Al G20 manca un accordo sul futuro della Siria, ormai divisa in tre
staterelli su base etnica. E dopo il flop di San Pietroburgo per Obama
sarà ancora più difficile convincere il Congresso
La scena si ripete, ogni volta. I vertici dei Grandi sembrano
fatti apposta per fotografare con la massima lucidità quanto sia diviso
questo nostro mondo, in gruppi e sottogruppi che di volta in volta si
coagulano per poi sciogliersi. Così a San Pietroburgo, ieri alla fine
del G20. Anzi, questa volta sembrava fosse tornata in primo piano una
sorta di remake dei tempi della Guerra fredda, con i due giganti del
pianeta impegnati a egemonizzare la riunione. La differenza, però, è che
la Russia non è l’Urss e l’America di Obama non è quella di Reagan.
Nessuno dei due può imporsi, neppure rispetto ai propri alleati, al
massimo può giocare d’interdizione. Così ha fatto Vladimir Putin, il
padrone di casa, che ha impedito a Barack Obama di coagulare il consenso
necessario per lanciare l’attacco contro Assad, potendo alla fine
contare su un documento politico da parte di dieci paesi, tra cui il
nostro, che è più di solidarietà politica che di sostegno convinto.
Perché non si è trovato l’accordo? Di che cosa si è veramente
discusso? Il punto a cui si è arrivati in Siria riguarda certo gli
obbrobri di Assad, ma ancor più la sostanza di che cosa ha finora
prodotto la guerra civile. Ha prodotto una tripartizione della Siria.
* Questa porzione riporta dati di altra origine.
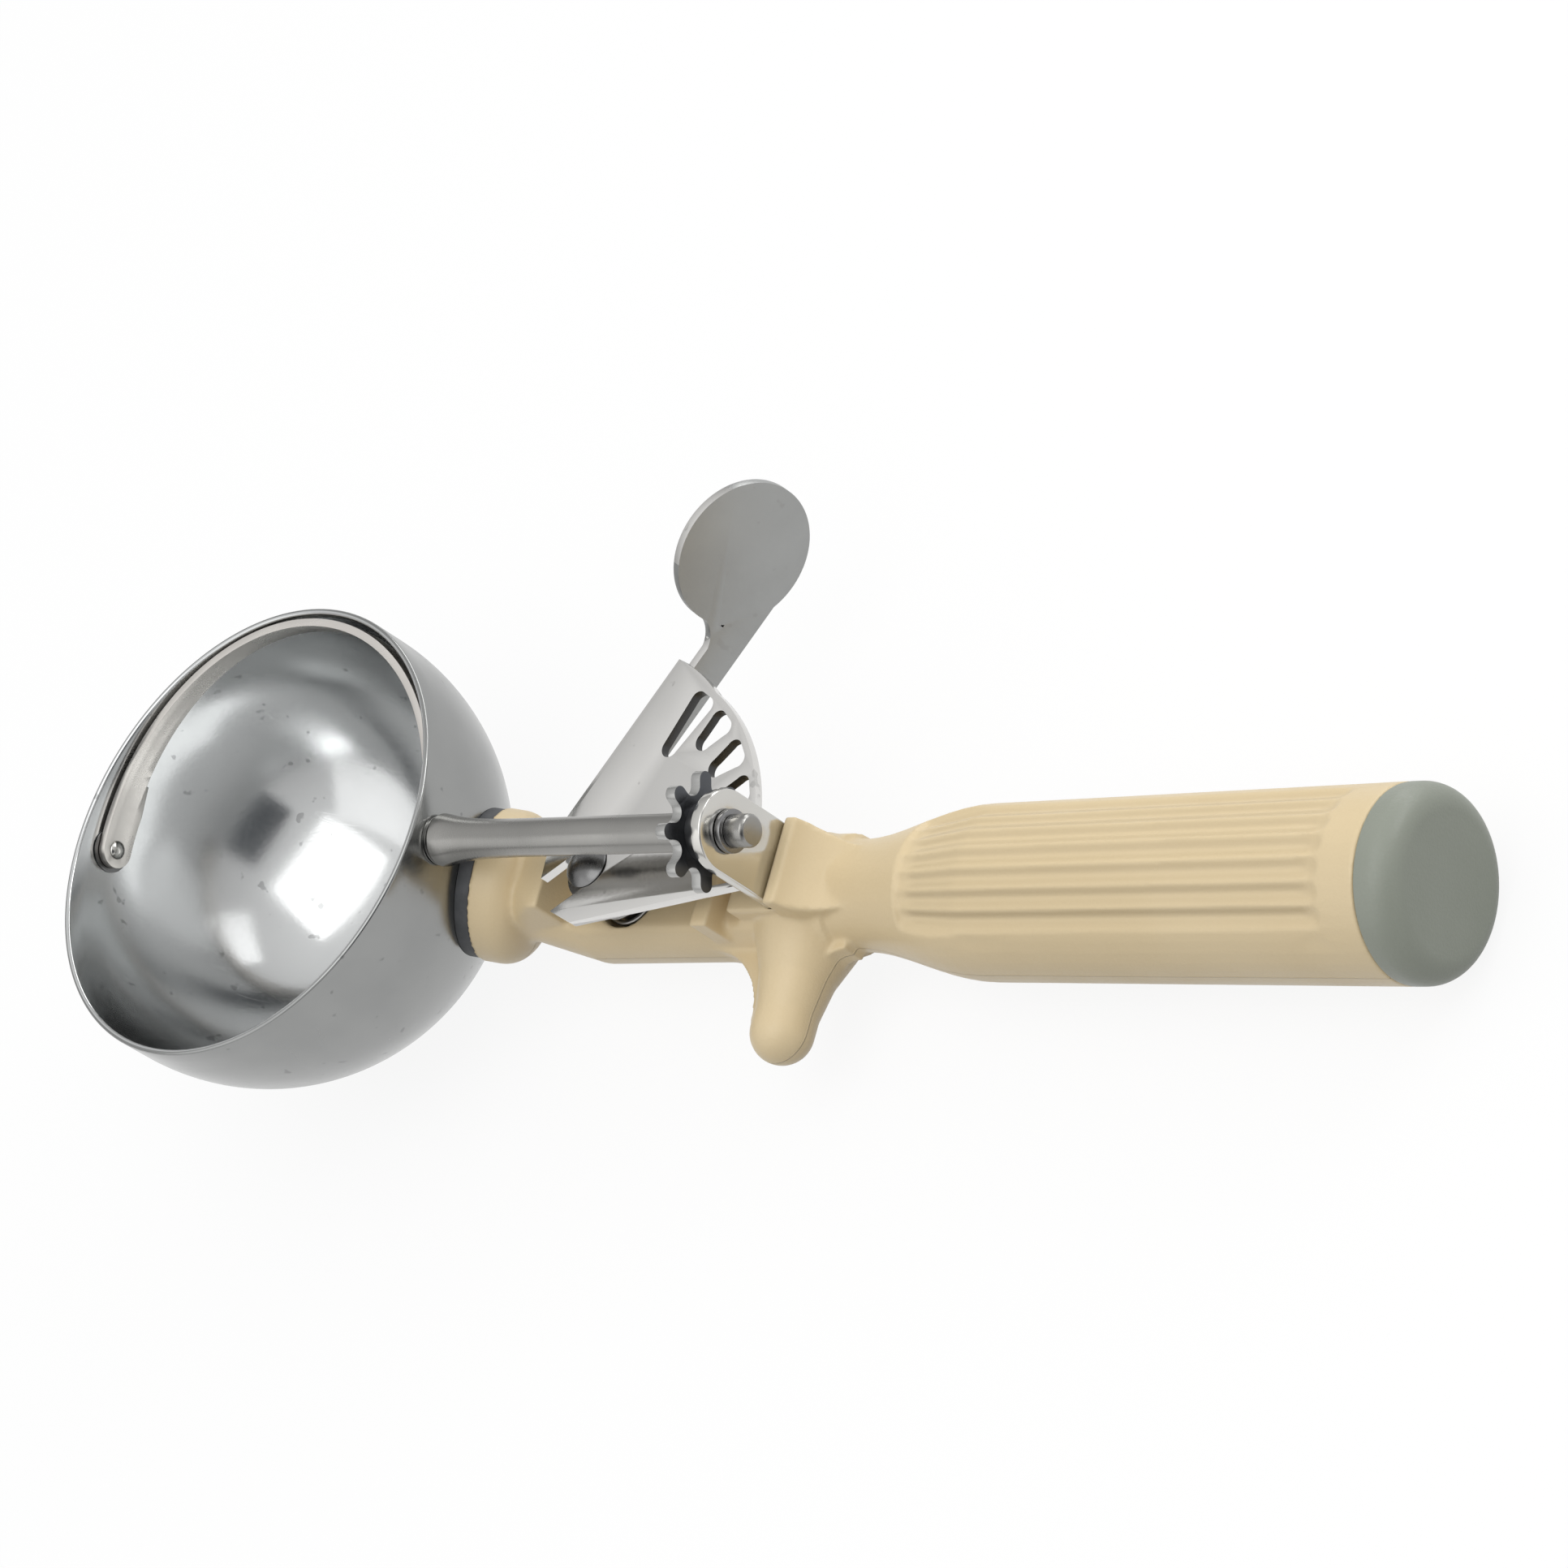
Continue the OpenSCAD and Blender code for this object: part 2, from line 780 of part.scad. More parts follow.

Una parte curda, che già reclama l’autonomia. Una parte alawita
con Damasco e lo sbocco al mare, con la base navale russa di Tartus. E
una porzione sunnita. La Turchia teme la costituzione di un’area
amministrata dai curdi che inevitabilmente si salderebbe con la regione
curda dell’Anatolia. E la Russia non è intenzionata a perdere la sua
posizione privilegiata nel paese tradizionalmente alleato, l’unica sua
base in Medio Oriente. I sunniti, a loro volta, sono divisi tra
filoccidentali ed estremisti islamici.
Dunque, non è sul presente tragico che non si trova l’intesa ma sul
futuro della Siria. Nessuno ha il coraggio di dire come stanno davvero
le cose. Neppure Obama, che adesso, dopo il sostanziale fiasco del G20,
farà ancora più fatica a convincere gli americani, in grande maggioranza
contrari all’intervento, e i deputati della House, dove, si votasse
oggi, raccoglierebbe una «grossa sconfitta», come scrive The Politico. Mai un presidente statunitense si è trovato così solo: contro la maggioranza del suo paese, del Congresso, contro gli stessi vertici delle forze armate, il papa e la Chiesa cattolica americana, e anche storici alleati, perfino il parlamento britannico. Andrà avanti lo stesso?